Does California accept digital PE stamps?

California, like most U.S. boards, generally accepts electronic or digital PE seals when they are paired with a compliant digital signature. Because formats and procedures change, confirm the current electronic-seal specification with the California board before sealing.

Do I have to seal and sign every sheet in a drawing set?

It depends on the board. Some jurisdictions require every sheet to be individually sealed and signed; others accept a single seal on a cover or index sheet that references the rest of the set. Because the rule is jurisdiction-specific, confirm the sheet-sealing procedure with the board reviewing your submission before you finalize the set.

If I hold licenses in several states, do I need a separate seal for each?

Yes. Each license is governed by its own board, and each board sets its own seal format. A seal that is compliant in one state is not automatically compliant in another, so generate and verify a separate seal for every state where you are licensed.
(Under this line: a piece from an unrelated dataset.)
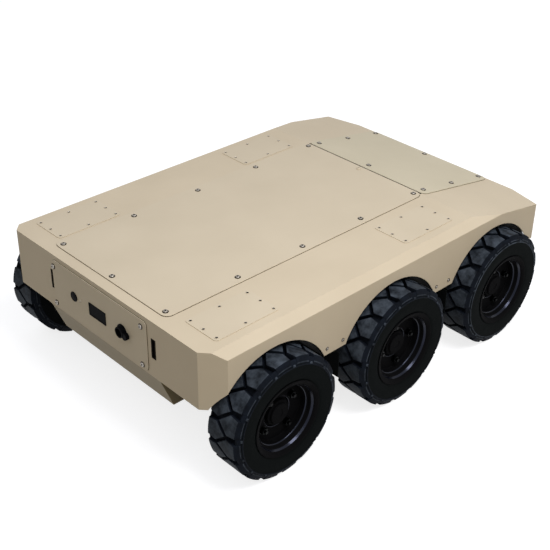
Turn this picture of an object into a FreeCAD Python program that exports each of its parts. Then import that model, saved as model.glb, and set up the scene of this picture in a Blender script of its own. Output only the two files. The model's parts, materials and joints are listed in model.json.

Does a digital PE seal still need a signature?

In most jurisdictions, yes. An electronic or digital seal is generally paired with a compliant digital signature and the date, just as a traditional seal is signed and dated. An applied seal without the required signature is usually treated as incomplete, so confirm the exact electronic-signing procedure with your board.

What size is a PE stamp?

Seal size is set by each state board and is not uniform nationwide. Many seals run roughly one and a half to two inches across, but follow your board's exact published dimensions rather than assume a single size.

Can I use my PE stamp in another state?

No. A PE stamp is valid only in the state that issued the license behind it. To seal work in another state, you must hold a license there and use a seal that meets that state's specifications.